Peneliti Lembaga Studi Anti Korupsi (LSAK) Ahmad Aron Hariri mengatakan, putusan Mahkamah Agung (MA) untuk menolak gugatan uji materi Peraturan Komisi (Perkom) Nomor 1 Tahun 2021 yang diajukan oleh pegawai Komisi Pemberantasan Korupsi (KPK), menambah titik terang yang menjelaskan persoalan tes wawasan kebangsaan (TWK) KPK
"Putusan MK dan ditambah putusan MA menjadi putusan final and binding bahwa persoalan TWK sudah selesai," kata Ahmad dalam keterangannya, Jumat (10/9) .
Ahmad mengatakan, polemik panjang TWK pada pegawai KPK telah berakhir dengan jelas, sah dan konstitusional baik secara norma undang-undang dan perkomnya. Selain terpenuhinya asas legalitas, kata dia, asas perlindungan HAM dan asas umum pemerintahan yang baik (AUPB) menjadi bagian yang telah terpenuhi dalam perumusan Perkom 01/21.
Oleh karena itu, menurut Ahmad, dalam perkara ini, tak sepatutnya menarik-narik Presiden Joko Widodo (Jokowi) dengan meminta mengangkat 57 orang TMS langsung jadi ASN yang berpotensi pada kesalahan konstitusional.
"Sebab, gagalnya 57 orang pegawai jadi ASN KPK, karena gagal di TWK sebagai syarat sahnya menjadi ASN. Bukan gagal karena dijegal dengan TWK," jelasnya.
Menurut Ahmad, persoalan TWK pegawai KPK menjadi polemik dan berkepanjangan karena penggiringan opini yang tidak subtantif pada pokok perkara. Seperti term tentang "pengalihan" yang hanya sebuah interpretasi, bukan norma, tapi terus-menerus dijenterakan (digelindingkan). "Maka munculah logika keliru, kalau tidak pengalihan disebut penyingkiran. Hal ini sebenarnya pemicu polemik itu," bebernya.
Sebagai norma yang bersifat umum, lanjut dia, TWK diberlakukan untuk seluruh pagawai KPK. Hasilnya pelaksanaan TWK 94.5% memenuhi syarat dan hanya 4.5% tidak memenuhi syarat. Menurutnya, ini adalah gambaran bahwa tata cara, syarat, materi, substansi pertanyaan, dan teknis pelaksanaan, dilakukan secara adil dan berlaku untuk semua pegawai.
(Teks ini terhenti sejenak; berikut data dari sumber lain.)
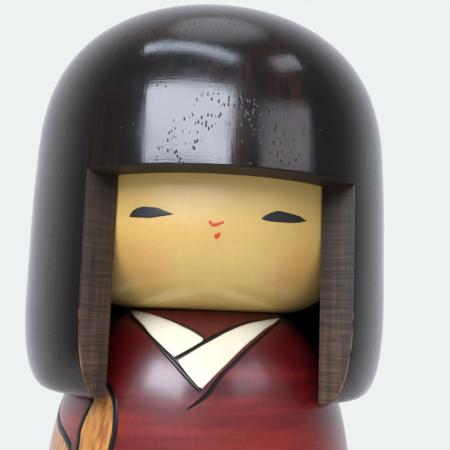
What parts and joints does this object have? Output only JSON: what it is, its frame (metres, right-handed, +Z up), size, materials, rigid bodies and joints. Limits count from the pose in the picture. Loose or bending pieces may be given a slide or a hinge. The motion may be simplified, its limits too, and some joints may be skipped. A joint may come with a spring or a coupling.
{
  "type": "kokeshi doll",
  "caption": "Turned wooden kokeshi doll with a bobbed hair cap over a pale head that turns on a peg in a red-stained body with a carved collar.",
  "frame": {"origin": "centre of the foot, on the surface that the doll stands on", "axes": "+Z up along the turning axis, the face looks along -Y, +X is to the right of someone who looks at the face"},
  "size_m": [0.09, 0.09, 0.1864],
  "materials": {
    "body": "red stain under semi-gloss wax, collar carved and painted",
    "neck_peg": "bare turned dowel",
    "head": "pale dogwood under clear lacquer, face painted",
    "hair_cap": "open-grained wood stained nearly black under gloss lacquer"
  },
  "bodies": {
    "torso": {"body": "body", "neck_peg": "neck_peg"},
    "turning_head": {"head": "head", "hair_cap": "hair_cap"}
  },
  "joints": [
    {"name": "head_turn", "type": "hinge", "parent": "torso", "child": "turning_head", "pos_m": [0, 0, 0.1098], "axis": [0, 0, 1], "continuous": true}
  ]
}
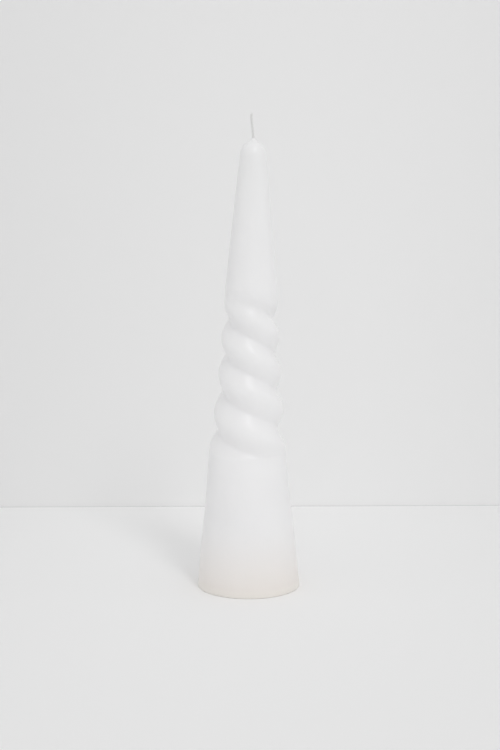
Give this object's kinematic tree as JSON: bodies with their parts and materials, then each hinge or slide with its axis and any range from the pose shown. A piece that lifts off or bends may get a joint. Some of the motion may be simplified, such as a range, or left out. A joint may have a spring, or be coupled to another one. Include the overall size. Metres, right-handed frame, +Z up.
{
  "type": "twisted candle",
  "caption": "Tall free-standing cone candle of pale wax, smooth above and below, its middle twisted into a rope of two soft strands, with a cotton wick.",
  "frame": {"origin": "the middle of the flat foot, on the surface that the candle stands on", "axes": "+Z up along the candle, towards the wick; the front of the candle faces -Y and +X is to its right as seen from the front"},
  "size_m": [0.0556, 0.0556, 0.2538],
  "materials": {
    "wax": "satin",
    "wick": "matte"
  },
  "bodies": {
    "root": {"wax_body": "wax", "wick": "wick"}
  },
  "joints": []
}
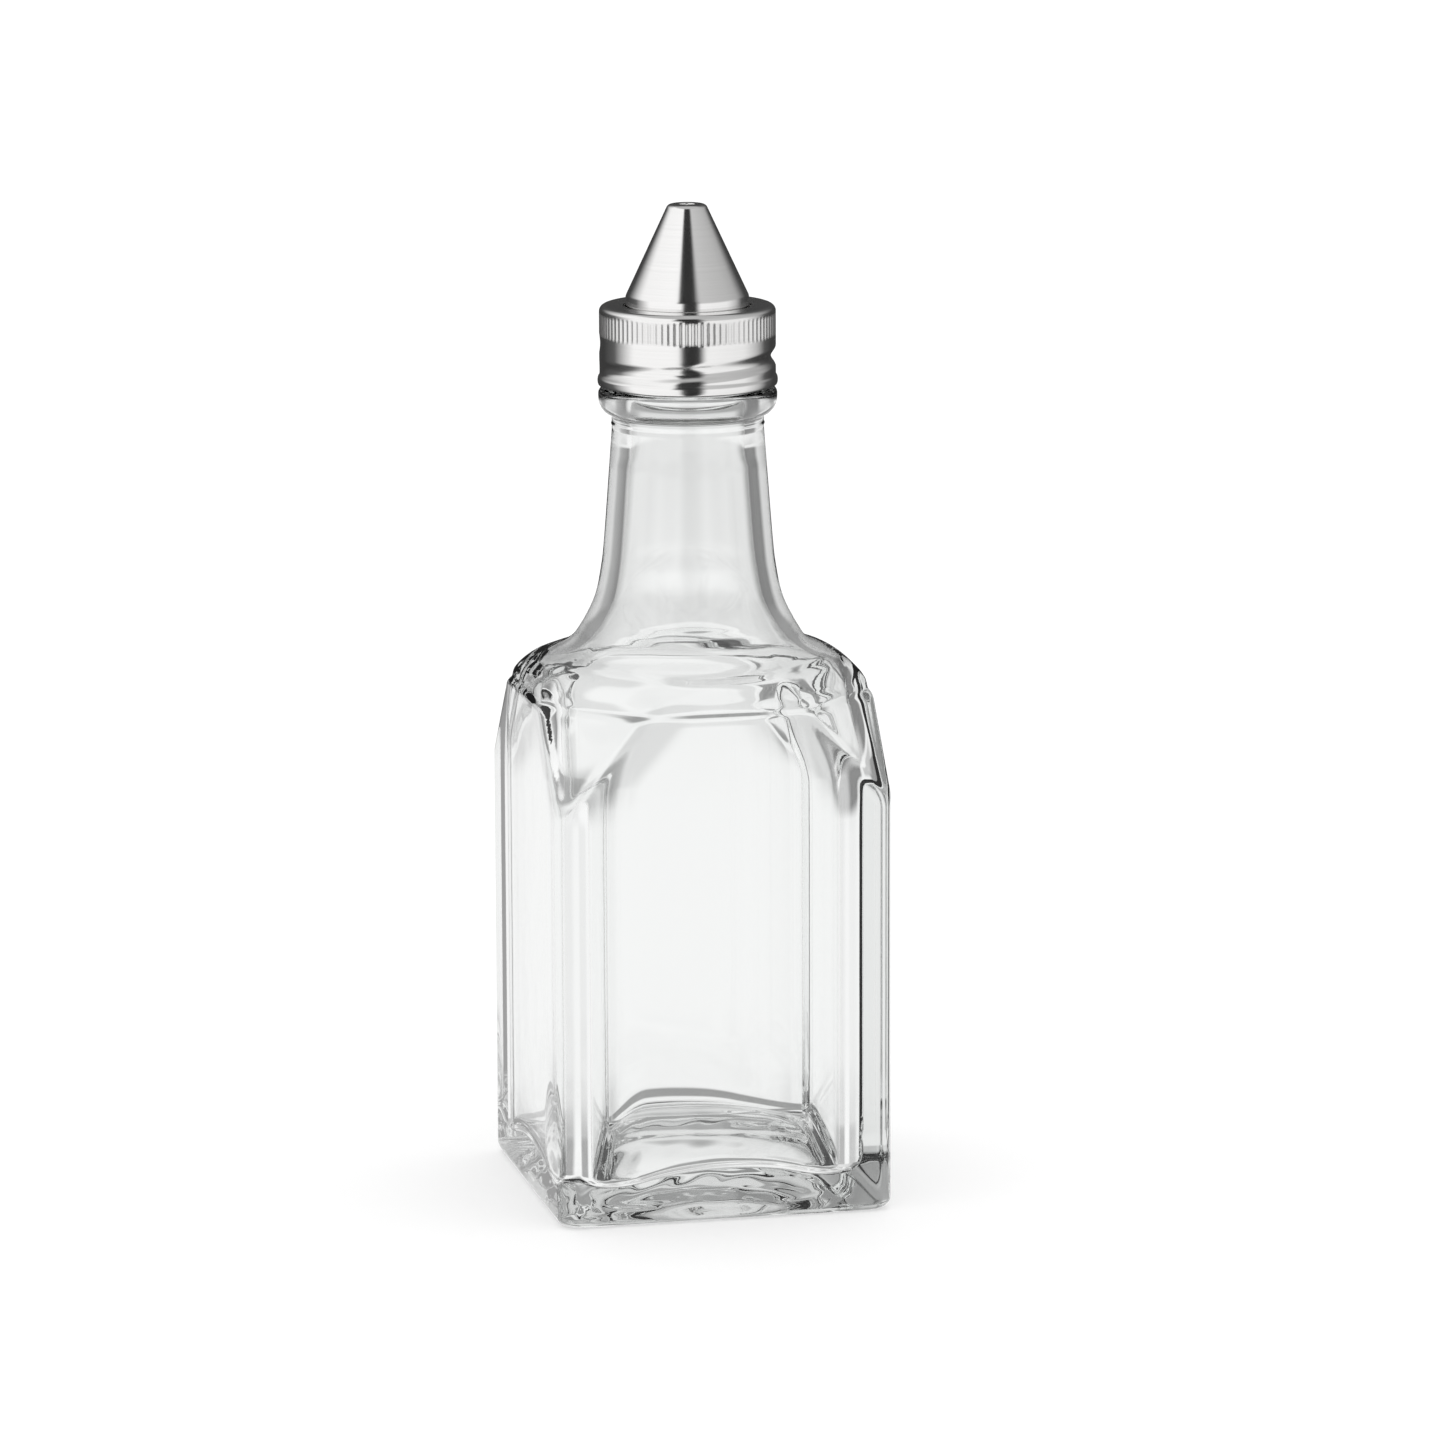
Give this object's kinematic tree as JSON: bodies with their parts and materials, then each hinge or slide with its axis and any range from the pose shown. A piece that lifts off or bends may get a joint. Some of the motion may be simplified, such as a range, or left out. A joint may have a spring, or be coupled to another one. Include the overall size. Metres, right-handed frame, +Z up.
{
  "type": "glass oil and vinegar cruet",
  "caption": "Square clear glass cruet with a facet-cornered shoulder, threaded neck and steel screw-on cone pouring top.",
  "frame": {"origin": "centre of the flat ring that the bottle stands on", "axes": "+Z up along the bottle's axis and the thread's axis; +X and +Y square to the four flat faces, with a flat face at -Y towards the viewer"},
  "size_m": [0.054, 0.054, 0.1582],
  "materials": {
    "clear_glass": "clear, fire-polished, slightly wavy inside",
    "collar_steel": "bright stainless steel, knurled and thread-rolled",
    "cone_steel": "stainless steel with a fine spun polish",
    "washer_rubber": "matt translucent white food-grade"
  },
  "bodies": {
    "bottle": {"glass_bottle": "clear_glass"},
    "spout": {"pour_cone": "cone_steel", "sealing_washer": "washer_rubber"},
    "collar": {"screw_collar": "collar_steel"}
  },
  "joints": [
    {"name": "top_lift", "type": "slide", "parent": "bottle", "child": "spout", "axis": [0, 0, 1], "range_m": [0, 0.0128]},
    {"name": "collar_turn", "type": "hinge", "parent": "spout", "child": "collar", "pos_m": [0, 0, 0.136], "axis": [0, 0, 1], "range_deg": [0, 1080]}
  ],
  "couplings": [
    {"joint": "top_lift", "follows": "collar_turn", "m_per_rad": 0.0006737}
  ]
}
"Lalu, tiba-tiba minta TWK diulang, itu dasarnya apa? Bukankah di ORI mau Komnas HAM juga tiada menyebut TWK harus diulang?" tegas Ahmad.
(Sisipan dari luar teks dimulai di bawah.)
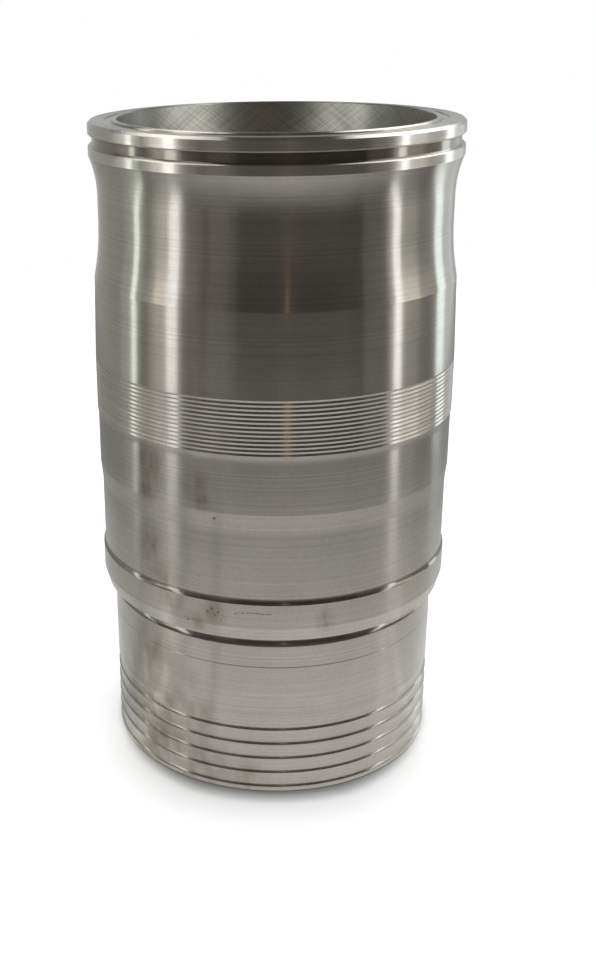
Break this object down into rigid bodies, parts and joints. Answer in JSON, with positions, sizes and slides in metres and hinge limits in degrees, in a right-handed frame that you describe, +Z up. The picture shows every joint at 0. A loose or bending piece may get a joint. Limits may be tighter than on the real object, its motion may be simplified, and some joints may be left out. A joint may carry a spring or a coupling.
{
  "type": "cylinder liner",
  "caption": "Wet cylinder liner for a heavy-duty diesel engine: turned iron sleeve with a top flange, serrated band, seating shoulder and seal grooves round its lower skirt.",
  "frame": {"origin": "centre of the bore at the foot's ground face, where the liner stands", "axes": "+Z up the bore's axis from the foot to the flange; X and Y are alike, because the liner is turned"},
  "size_m": [0.1627, 0.1628, 0.2904],
  "materials": {
    "liner_iron": "fine turned outside, cross-hatch honed bore, bare metal"
  },
  "bodies": {
    "root": {"cylinder_liner": "liner_iron"}
  },
  "joints": []
}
Sebagai catatan khusus, tambah Ahmad, LSAK menyampaikan bahwa polemik panjang TWK KPK merupakan bagian dari dinamika KPK yang hampir terjadi di setiap periode. Namun, semua bisa diselesaikan secara elegan dan selalu menjadikan KPK jadi lebih baik, tanpa harus melakukan degradasi, dan menghancurkan KPK secara kelembagaan. "Sebab kita butuh lembaga KPK untuk pemberantasan korupsi agar tercapai optimalisasi pembangunan, keadilan, dan kemaslahatan," pungkasnya.
Sebelumnya, MA memutuskan untuk menolak gugatan uji materi Perkom Nomor 1 Tahun 2021 yang diajukan oleh pegawai KPK yang memuat tentang TWK pegawai KPK dalam proses menjadi aparatur sipil negara (ASN).
Dalam pertimbangannya, MA menilai bahwa secara substansial desain pengalihan pegawai KPK menjadi ASN mengikuti ketentuan dalam Undang-Undang Nomor 5 Tahun 2014 tentang ASN dan peraturan pelaksanaannya. Sementara, salah satu yang telah diterima sebagai ukuran objektif untuk memenuhi syarat adalah pengisian jabatan tersebut adalah TWK yang juga menjadi syarat saat seleksi ASN dan saat pengembangan karier PNS.
Kemudian, Mahkamah juga menilai asesmen TWK dalam Perkom 1 Tahun 2021 merupakan suatu sarana berupa norma umum yang berlaku bagi Pegawai KPK sebagai persyaratan formal yang dituangkan dalam regulasi kelembagaan guna memperoleh output materiil.